We didn’t wait around for them to make another mistake. Her family moved her to a private hospital, where the second surgery was finally done right. But by then, the damage was irreparable. The pain wasn’t just in her missing leg but in her heart, her dignity, her faith in a system that had utterly failed her.

Then came the worst tragedy of all; my father.
He didn’t have to die. That’s what hurts the most. He had water accumulation in his lungs, a condition that could have been managed easily by competent professionals. The fluid buildup was caused by medications prescribed for his heart condition. A simple drainage procedure was all that was needed. But negligence and human error killed him.
He died not because medicine failed, but because men did. Because the people we trusted to save him treated his life like just another routine case. Because in government hospitals, urgency is optional, and accountability doesn’t exist.
That was the day I vowed never to step into a Nigerian government hospital again. I will rather go broke seeking care in private hospitals than gamble with my life in a system that has stopped caring. And the irony? The same doctors who neglect patients in government hospitals are the ones running private clinics where they suddenly transform into angels of competence. It’s as if compassion and professionalism are reserved for those who can pay for it.

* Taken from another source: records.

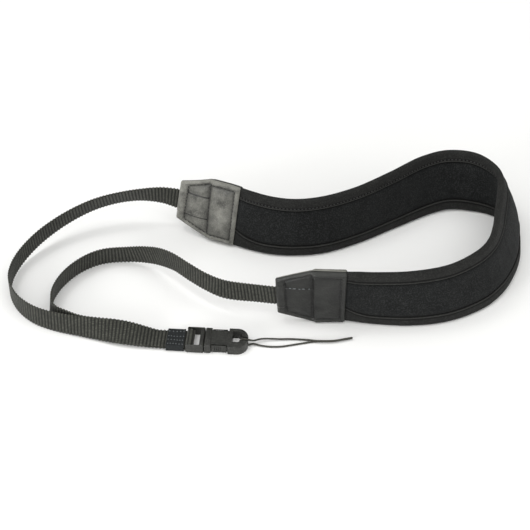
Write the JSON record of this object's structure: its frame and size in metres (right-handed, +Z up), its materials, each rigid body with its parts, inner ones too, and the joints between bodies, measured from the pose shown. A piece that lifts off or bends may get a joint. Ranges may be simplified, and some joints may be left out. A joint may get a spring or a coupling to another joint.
{
  "type": "camera neck strap",
  "caption": "Camera neck strap lying on a table: padded neck piece standing on edge in a U, leatherette end patches, narrow ribbed webbing, side-release buckle and thin cord loop.",
  "frame": {"origin": "middle of the footprint, on the table", "axes": "+X from the webbing's turn towards the pad's bend, +Y from the buckle's side to the far side, +Z up"},
  "size_m": [0.3354, 0.1586, 0.0438],
  "materials": {
    "pad_cloth": "matt, slightly blue black foam-backed cloth",
    "edge_cloth": "matt, charcoal",
    "leatherette": "satin, fine grain",
    "webbing": "ribbed weave",
    "wrap": "woven, with pale stitches",
    "buckle_plastic": "matt, charcoal",
    "cord": "braided, olive grey"
  },
  "bodies": {
    "root": {"pad_core": "pad_cloth", "pad_edge_top": "edge_cloth", "pad_edge_bottom": "edge_cloth", "patch_back_outer": "leatherette", "patch_back_inner": "leatherette", "patch_front_outer": "leatherette", "patch_front_inner": "leatherette", "strap_webbing": "webbing", "strap_wrap": "wrap", "buckle_base": "buckle_plastic", "buckle_socket": "buckle_plastic", "cord_loop": "cord"}
  },
  "joints": []
}
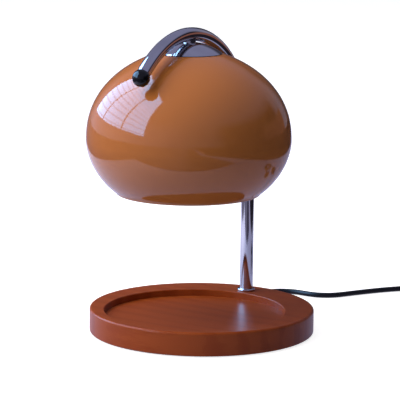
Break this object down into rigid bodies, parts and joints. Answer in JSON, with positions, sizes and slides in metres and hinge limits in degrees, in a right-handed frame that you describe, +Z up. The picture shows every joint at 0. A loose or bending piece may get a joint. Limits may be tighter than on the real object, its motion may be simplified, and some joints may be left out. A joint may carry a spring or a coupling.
{
  "type": "candle warmer lamp",
  "caption": "Table lamp that melts a candle from above: round wooden base with recess, bent chrome arm ending in a ball, glossy dome shade, lamp inside, cord with dimmer and plug.",
  "frame": {"origin": "centre of the round base on the plane that its feet rest on", "axes": "+Z up, +Y towards the upright tube at the back, -Y towards the ball end of the arm, +X to the right seen from the ball end"},
  "size_m": [0.3786, 0.3784, 0.274],
  "materials": {
    "stained_wood": "satin lacquer",
    "foot_rubber": "matt",
    "cover_steel": "matt black",
    "screw_steel": "plain",
    "tube_chrome": "polished",
    "ball_black": "gloss",
    "stem_brass": "plain",
    "shade_glass": "gloss, opaque cased glass",
    "gasket_rubber": "matt",
    "plate_steel": "satin white",
    "holder_ceramic": "satin",
    "lamp_ceramic": "matt",
    "pin_metal": "plain",
    "bowl_mirror": "silvered glass",
    "lens_glass": "clear",
    "burner_glass": "clear",
    "cord_black": "satin",
    "clamp_plastic": "matt",
    "lead_brown": "satin",
    "lead_blue": "satin",
    "switch_plastic": "satin black",
    "dial_plastic": "gloss",
    "board_resin": "satin green",
    "control_plastic": "matt",
    "blade_brass": "plain"
  },
  "bodies": {
    "lamp": {"arm_tube": "tube_chrome", "base_disc": "stained_wood", "bottom_cover": "cover_steel", "carrier_nut": "screw_steel", "carrier_plate": "plate_steel", "clamp_bar": "clamp_plastic", "clamp_screws": "screw_steel", "clamp_seat": "clamp_plastic", "cord_coil": "cord_black", "cord_gland": "cord_black", "cord_inner": "cord_black", "cord_link": "cord_black", "cord_run": "cord_black", "cord_tail": "cord_black", "cover_screws": "screw_steel", "cup_nut": "screw_steel", "dimmer_board": "board_resin", "dimmer_control": "control_plastic", "dimmer_reliefs": "cord_black", "dimmer_screws": "screw_steel", "dimmer_shell_lower": "switch_plastic", "dimmer_shell_upper": "switch_plastic", "dome_cap": "tube_chrome", "end_ball": "ball_black", "foot_collar": "tube_chrome", "foot_pads": "foot_rubber", "holder_screws": "screw_steel", "lamp_bowl": "bowl_mirror", "lamp_burner": "burner_glass", "lamp_cup": "plate_steel", "lamp_foot": "lamp_ceramic", "lamp_holder": "holder_ceramic", "lamp_lead_1": "lead_brown", "lamp_lead_2": "lead_blue", "lamp_lens": "lens_glass", "lamp_pins": "pin_metal", "mains_lead_1": "lead_brown", "mains_lead_2": "lead_blue", "neck_stem": "tube_chrome", "plug_blades": "blade_brass", "plug_body": "cord_black", "pole_nut": "screw_steel", "pole_stem": "stem_brass", "pole_washer": "screw_steel", "shade": "shade_glass", "shade_gasket_lower": "gasket_rubber", "shade_gasket_upper": "gasket_rubber", "terminal_block": "clamp_plastic", "terminal_screws": "screw_steel"},
    "dial": {"dimmer_dial": "dial_plastic"}
  },
  "joints": [
    {"name": "dial_turn", "type": "hinge", "parent": "lamp", "child": "dial", "pos_m": [0.15689, 0.24646, 0.012], "axis": [0, 0, 1], "range_deg": [-270, 0]}
  ]
}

Healthcare in Nigeria has become commercialized, not in the sense of progress, but of greed. In a system where the poor are left to die and the rich are treated like royalty, the hospital is no longer a place of healing; it’s a market. The doctors clock into government hospitals to fulfill a moral checkbox, but their real energy is spent running private practices. The result? A public health system on life support.
The doctors are not the only problem, though. The rot runs much deeper than that. Underfunded facilities, obsolete equipment, unpaid staff, lack of supervision, and a government that treats healthcare as an afterthought. We have teaching hospitals without functioning MRI machines, operating theatres without stable power, and wards where patients must bring their own beddings, medications, and even gloves for the nurses.
How can a nation prosper when its citizens live in fear of their hospitals? When a patient enters an emergency ward and the first question isn’t “what’s wrong?” but “who do you know?” When people die not because they are sick, but because they couldn’t afford express treatment?
We need reform; real reform, not photo ops or political promises. Doctors must be better paid and better monitored. Hospitals must be funded, audited, and upgraded. Medical negligence must be treated as a crime, not a mistake to be brushed aside. Above all, healthcare must be rehumanized.
Because a system that doesn’t value human life will always find a way to destroy it. Until that day comes, many of us will continue to fear the very places meant to heal us. And that fear, is the real sickness killing Nigeria.